If, due to fervor over impeachment or censure of Bush, Democrats can increase their voter turnout by ten percent in San Francisco, Santa Cruz and Arcata, it will make no difference to control of the House or Senate.
Pelosi, Farr and Thompson are coming back for another term in the House in 2007, impeachment or no impeachment.
... and where it's not
But the Democrats Pelosi needs, if she hopes to go from being the leader of a frustrated minority to the triumphant Speaker of the House, are those in more conservative Midwestern and Southern districts carried by Bush in the 2004 election -- places such as Georgia’s Third congressional district, represented by conservative Democrat Rep. Jim Marshall.
Marshall, whose district Bush carried with 56 percent of the vote, said Thursday, “Many people in my district are concerned about the NSA spying and I receive regularly letters suggesting that I call for the president’s impeachment. And I regularly respond that I know of nothing the administration has done that warrants impeachment proceedings."

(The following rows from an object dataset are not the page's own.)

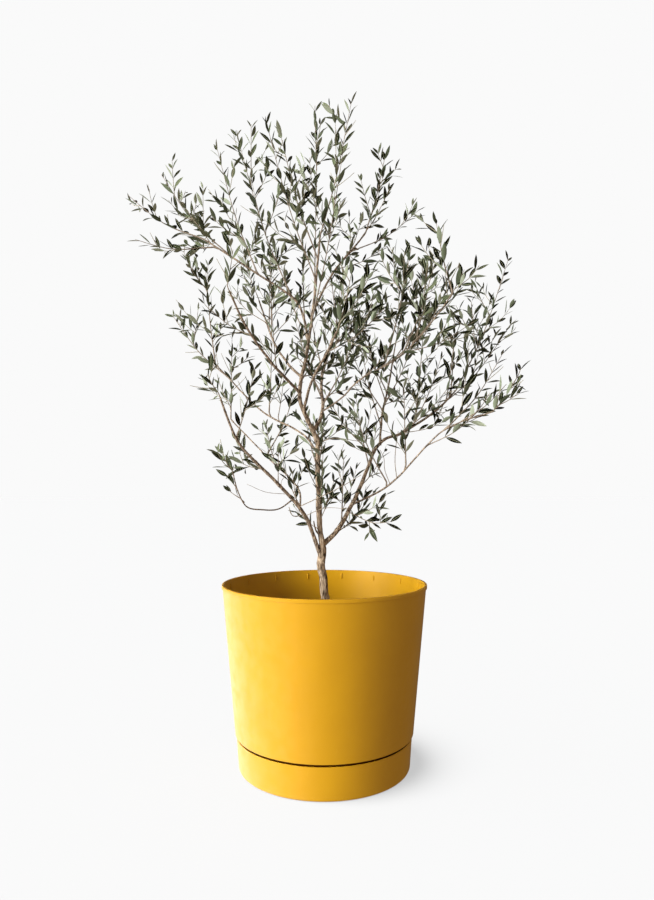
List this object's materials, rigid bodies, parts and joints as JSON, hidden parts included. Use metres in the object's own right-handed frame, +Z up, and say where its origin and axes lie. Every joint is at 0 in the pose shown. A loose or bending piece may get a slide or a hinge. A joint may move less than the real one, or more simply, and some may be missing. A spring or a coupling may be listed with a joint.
{
  "type": "potted olive tree",
  "caption": "Slim multi-stemmed olive tree with an airy silvery crown, in a tapered round golden-yellow plastic planter standing in a flush saucer.",
  "frame": {"origin": "centre of the flat underside of the saucer, at mount underside", "axes": "+Z up along the axis of the round planter, -Y towards the front, +X to the right seen from the front"},
  "size_m": [0.8739, 0.6241, 1.3381],
  "materials": {
    "planter": "satin",
    "soil": "matte",
    "bark": "matte",
    "foliage": "matte"
  },
  "bodies": {
    "root": {"planter": "planter", "saucer": "planter", "potting_soil": "soil", "trunk": "bark", "leader": "bark", "left_stem": "bark", "right_bough": "bark", "left_far_bough": "bark", "left_inner_bough": "bark", "low_left_bough": "bark", "low_right_bough": "bark", "right_back_bough": "bark", "back_stem": "bark", "left_bough": "bark", "front_bough": "bark", "back_left_bough": "bark", "upper_left_bough": "bark", "upper_back_bough": "bark", "right_front_bough": "bark", "foliage_low_left": "foliage", "foliage_low_left_outer": "foliage", "foliage_left_stem": "foliage", "foliage_left_front": "foliage", "foliage_left_inner": "foliage", "foliage_left_middle": "foliage", "foliage_left_column": "foliage", "foliage_left_far": "foliage", "foliage_left_bough": "foliage", "foliage_left_bough_outer": "foliage", "foliage_left_bough_inner": "foliage", "foliage_back_left": "foliage", "foliage_far_left_high": "foliage", "foliage_far_left_low": "foliage", "foliage_far_left_top": "foliage", "foliage_upper_left_middle": "foliage", "foliage_upper_left_back": "foliage", "foliage_top_left": "foliage", "foliage_top_left_inner": "foliage", "foliage_top": "foliage", "foliage_top_back": "foliage", "foliage_top_front": "foliage", "foliage_centre": "foliage", "foliage_upper_right": "foliage", "foliage_upper_back": "foliage", "foliage_back": "foliage", "foliage_back_right": "foliage", "foliage_right_back": "foliage", "foliage_right_middle": "foliage", "foliage_right_high": "foliage", "foliage_right_far": "foliage", "foliage_right_front_high": "foliage", "foliage_right_front": "foliage", "foliage_right_centre": "foliage", "foliage_front": "foliage", "foliage_front_right": "foliage", "foliage_low_right_tip": "foliage", "foliage_low_right": "foliage", "foliage_low_right_inner": "foliage", "foliage_low_centre": "foliage", "foliage_drooping": "foliage"}
  },
  "joints": []
}
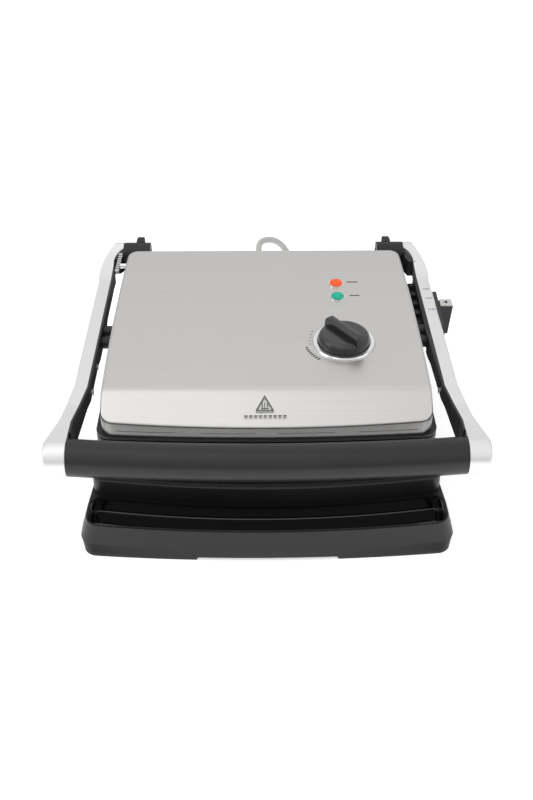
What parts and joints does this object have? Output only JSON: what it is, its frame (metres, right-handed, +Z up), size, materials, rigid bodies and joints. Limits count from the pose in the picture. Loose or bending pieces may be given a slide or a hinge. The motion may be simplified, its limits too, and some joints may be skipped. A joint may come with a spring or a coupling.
{
  "type": "panini press",
  "caption": "Contact grill with a hinged floating lid, a bowed handle on two side arms, a dial, two lamps, a height clip and a drip tray in the front of its base.",
  "frame": {"origin": "on the surface the grill stands on, under the middle of the grill without its cord", "axes": "+X to the grill's right as seen from the front, +Y from the handle towards the hinge, +Z up"},
  "size_m": [0.375, 0.5538, 0.13],
  "materials": {
    "housing": "satin black moulded plastic with a fine grain",
    "foot_rubber": "matt black rubber",
    "hardware": "zinc-plated steel",
    "plate_coating": "cast aluminium with a dark non-stick coating",
    "element_steel": "sheathed heating element, heat-tinted steel",
    "shield_steel": "plain galvanised sheet",
    "terminal_plastic": "cream heat-proof plastic",
    "terminal_brass": "plain turned brass",
    "cord_relief": "grey flexible sleeve",
    "tray": "glossy black moulding",
    "arm_metal": "satin silver cast aluminium",
    "liner": "dark grey moulded plastic",
    "grip": "soft satin black",
    "clip": "satin black",
    "clip_cap": "light grey insert with a dark arrow",
    "lid_steel": "brushed stainless steel, grain from side to side",
    "bezel_chrome": "polished chrome",
    "knob": "semi-gloss black",
    "lens_red": "clear orange-red lens",
    "lens_green": "clear blue-green lens",
    "cord": "light grey cable sheath",
    "tie": "black strap",
    "plug": "grey moulded plastic",
    "pin_metal": "nickel-plated brass"
  },
  "bodies": {
    "base": {"base_pan": "housing", "base_housing": "housing", "pan_screw_posts": "housing", "base_screws": "hardware", "front_feet": "foot_rubber", "rear_feet": "foot_rubber", "hinge_tower_left": "housing", "hinge_tower_right": "housing", "hinge_pins": "hardware", "standing_feet": "foot_rubber", "lower_grill_plate": "plate_coating", "lower_heating_element": "element_steel", "lower_heat_shield": "shield_steel", "terminal_block": "terminal_plastic", "terminal_screws": "terminal_brass", "thermal_fuse": "element_steel", "strain_relief": "cord_relief", "power_cord": "cord", "cord_coil": "cord", "cord_tie": "tie", "cord_tail": "cord", "plug_body": "plug", "plug_pins": "pin_metal"},
    "arms": {"arm_left": "arm_metal", "arm_right": "arm_metal", "arm_liner_left": "liner", "arm_liner_right": "liner", "hinge_cheeks": "liner", "liner_screws": "hardware", "handle_core": "hardware", "handle_grip": "grip", "pivot_bosses": "liner", "pivot_pins": "hardware", "tilt_stops": "liner", "height_rack": "liner", "clip_guide": "liner", "spring_bracket": "hardware"},
    "lid": {"lid_cover": "lid_steel", "lid_rim": "housing", "lid_screws": "hardware", "upper_grill_plate": "plate_coating", "upper_heating_element": "element_steel", "upper_heat_shield": "shield_steel", "thermostat_body": "shield_steel", "knob_bezel": "bezel_chrome", "red_lens": "lens_red", "green_lens": "lens_green", "lens_bezels": "bezel_chrome", "lamp_holders": "terminal_plastic", "lid_rod": "bezel_chrome"},
    "knob": {"control_knob": "knob", "thermostat_shaft": "hardware"},
    "clip": {"height_clip": "clip", "clip_cap": "clip_cap"},
    "tray": {"drip_tray": "tray"}
  },
  "joints": [
    {"name": "arm_hinge", "type": "hinge", "parent": "base", "child": "arms", "pos_m": [0, 0.1685, 0.1005], "axis": [-1, 0, 0], "range_deg": [0, 100]},
    {"name": "lid_tilt", "type": "hinge", "parent": "arms", "child": "lid", "pos_m": [0, 0.02, 0.088], "axis": [-1, 0, 0], "range_deg": [-10, 0]},
    {"name": "knob_turn", "type": "hinge", "parent": "lid", "child": "knob", "pos_m": [0.0723, -0.015, 0.1121], "axis": [0, 0, 1], "range_deg": [-120, 150]},
    {"name": "clip_slide", "type": "slide", "parent": "arms", "child": "clip", "axis": [0, 1, 0], "range_m": [-0.018, 0.018]},
    {"name": "tray_lift", "type": "slide", "parent": "base", "child": "tray", "axis": [0, 0, 1], "range_m": [0, 0.034]}
  ],
  "couplings": [
    {"joint": "lid_tilt", "follows": "arm_hinge", "ratio": -0.1}
  ]
}
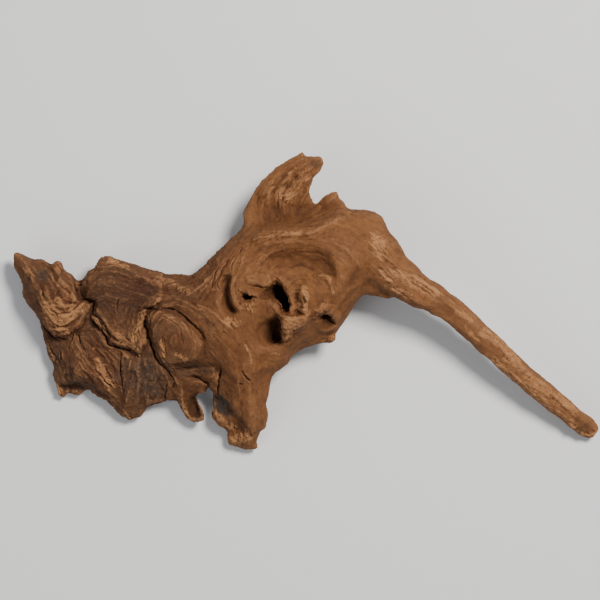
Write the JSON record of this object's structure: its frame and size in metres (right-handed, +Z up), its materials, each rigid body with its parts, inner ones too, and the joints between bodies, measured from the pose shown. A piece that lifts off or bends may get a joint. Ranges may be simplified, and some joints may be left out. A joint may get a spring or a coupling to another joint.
{
  "type": "river driftwood",
  "caption": "Piece of river driftwood: a cracked root plate, a hollowed hub with a thin fin, a short leg, and one long worn arm.",
  "frame": {"origin": "centre of the footprint, on the surface that the wood lies on", "axes": "+X towards the tip of the long arm, +Y towards the fin, +Z up from the surface"},
  "size_m": [0.4594, 0.2331, 0.0731],
  "materials": {
    "wood": "bare water-worn wood, matt, brown with paler worn grain and dark clefts"
  },
  "bodies": {
    "root": {"driftwood": "wood"}
  },
  "joints": []
}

He said calls for investigating this and investigating that "tend to undermine our resolve with regard to what I consider the principle issue we as a country have to deal with right now, and that’s Iraq.”
He said the NSA surveillance should be brought under supervision of the courts, but he also said that if the Democrats win the House in November, “what I expect is that the House of Representatives is going to stay firmly behind the war effort.”